Your instructions:
Gather the lines that hold the string "frame".

Supplied material:
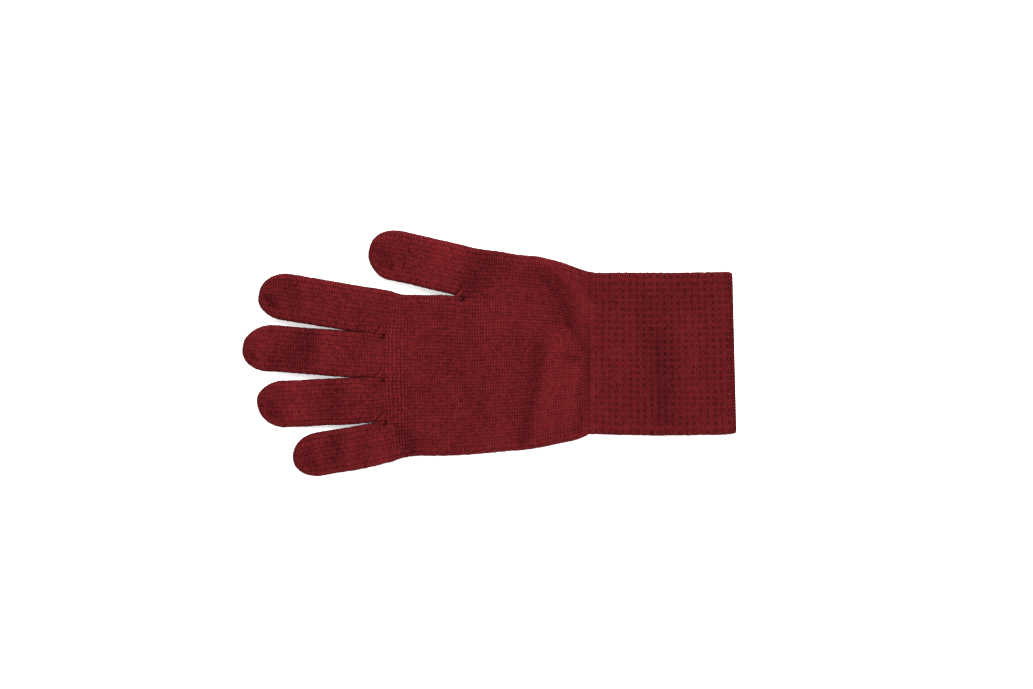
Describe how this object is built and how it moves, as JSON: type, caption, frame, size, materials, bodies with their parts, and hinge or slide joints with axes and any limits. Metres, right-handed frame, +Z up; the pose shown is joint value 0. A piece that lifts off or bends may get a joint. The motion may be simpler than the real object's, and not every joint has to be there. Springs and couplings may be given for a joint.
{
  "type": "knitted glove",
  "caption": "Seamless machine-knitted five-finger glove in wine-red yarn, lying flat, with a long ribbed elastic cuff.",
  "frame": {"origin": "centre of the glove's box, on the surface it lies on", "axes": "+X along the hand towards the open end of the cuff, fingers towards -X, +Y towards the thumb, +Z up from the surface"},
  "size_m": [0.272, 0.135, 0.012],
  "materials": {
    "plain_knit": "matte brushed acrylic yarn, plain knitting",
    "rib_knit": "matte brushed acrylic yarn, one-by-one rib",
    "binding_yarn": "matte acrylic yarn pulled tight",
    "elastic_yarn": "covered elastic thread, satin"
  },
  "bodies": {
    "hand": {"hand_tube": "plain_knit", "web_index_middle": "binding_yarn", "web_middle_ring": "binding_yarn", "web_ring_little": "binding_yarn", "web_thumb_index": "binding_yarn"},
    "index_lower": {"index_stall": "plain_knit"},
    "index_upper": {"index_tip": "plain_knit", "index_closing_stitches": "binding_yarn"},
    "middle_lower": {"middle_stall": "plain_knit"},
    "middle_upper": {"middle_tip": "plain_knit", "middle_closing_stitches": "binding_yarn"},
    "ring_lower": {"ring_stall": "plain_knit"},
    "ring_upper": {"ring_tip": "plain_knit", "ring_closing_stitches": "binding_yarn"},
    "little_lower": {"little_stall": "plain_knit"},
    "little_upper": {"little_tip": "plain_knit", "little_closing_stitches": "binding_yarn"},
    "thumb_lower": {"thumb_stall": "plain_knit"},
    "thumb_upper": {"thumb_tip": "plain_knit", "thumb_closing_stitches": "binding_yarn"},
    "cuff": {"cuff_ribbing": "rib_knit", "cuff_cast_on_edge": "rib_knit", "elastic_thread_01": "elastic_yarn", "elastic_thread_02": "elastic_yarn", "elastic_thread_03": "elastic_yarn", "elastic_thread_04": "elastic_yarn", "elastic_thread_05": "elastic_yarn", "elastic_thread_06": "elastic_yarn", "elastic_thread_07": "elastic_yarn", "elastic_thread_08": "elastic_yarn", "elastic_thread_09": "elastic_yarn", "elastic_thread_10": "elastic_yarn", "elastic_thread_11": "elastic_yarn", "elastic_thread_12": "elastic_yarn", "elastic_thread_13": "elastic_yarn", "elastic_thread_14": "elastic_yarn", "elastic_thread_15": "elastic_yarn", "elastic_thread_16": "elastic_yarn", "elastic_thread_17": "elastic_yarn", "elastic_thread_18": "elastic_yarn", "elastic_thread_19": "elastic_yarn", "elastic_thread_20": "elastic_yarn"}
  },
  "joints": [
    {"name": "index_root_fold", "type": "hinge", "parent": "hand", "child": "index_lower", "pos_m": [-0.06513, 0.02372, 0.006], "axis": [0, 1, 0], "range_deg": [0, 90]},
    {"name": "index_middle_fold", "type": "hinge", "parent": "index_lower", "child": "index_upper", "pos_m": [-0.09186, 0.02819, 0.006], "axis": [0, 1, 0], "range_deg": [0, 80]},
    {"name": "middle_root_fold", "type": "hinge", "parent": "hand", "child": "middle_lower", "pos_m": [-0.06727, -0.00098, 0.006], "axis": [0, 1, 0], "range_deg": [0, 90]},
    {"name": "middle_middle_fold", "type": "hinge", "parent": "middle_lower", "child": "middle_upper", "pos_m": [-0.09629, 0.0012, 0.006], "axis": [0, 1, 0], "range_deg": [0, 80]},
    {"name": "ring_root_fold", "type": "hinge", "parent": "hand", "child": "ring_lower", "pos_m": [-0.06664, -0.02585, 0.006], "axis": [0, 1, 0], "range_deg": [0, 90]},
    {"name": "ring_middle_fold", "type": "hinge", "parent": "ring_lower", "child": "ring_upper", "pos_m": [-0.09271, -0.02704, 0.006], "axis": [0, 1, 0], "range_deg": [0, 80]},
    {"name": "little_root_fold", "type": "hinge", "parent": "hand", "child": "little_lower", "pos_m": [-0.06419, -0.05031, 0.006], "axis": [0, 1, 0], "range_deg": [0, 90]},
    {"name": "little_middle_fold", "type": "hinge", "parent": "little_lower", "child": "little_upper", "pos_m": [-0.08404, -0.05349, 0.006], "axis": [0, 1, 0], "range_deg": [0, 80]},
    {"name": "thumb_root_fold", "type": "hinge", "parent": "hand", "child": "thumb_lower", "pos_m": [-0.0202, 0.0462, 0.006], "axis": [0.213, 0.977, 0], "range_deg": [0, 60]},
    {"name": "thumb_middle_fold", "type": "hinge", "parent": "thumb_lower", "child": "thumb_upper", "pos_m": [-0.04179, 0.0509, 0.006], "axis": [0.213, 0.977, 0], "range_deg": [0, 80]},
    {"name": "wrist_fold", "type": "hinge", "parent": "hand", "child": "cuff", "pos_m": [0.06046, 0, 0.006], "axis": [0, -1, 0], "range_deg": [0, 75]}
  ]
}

Answer to this problem:
Describe how this object is built and how it moves, as JSON: type, caption, frame, size, materials, bodies with their parts, and hinge or slide joints with axes and any limits. Metres, right-handed frame, +Z up; the pose shown is joint value 0. A piece that lifts off or bends may get a joint. The motion may be simpler than the real object's, and not every joint has to be there. Springs and couplings may be given for a joint.
  "frame": {"origin": "centre of the glove's box, on the surface it lies on", "axes": "+X along the hand towards the open end of the cuff, fingers towards -X, +Y towards the thumb, +Z up from the surface"},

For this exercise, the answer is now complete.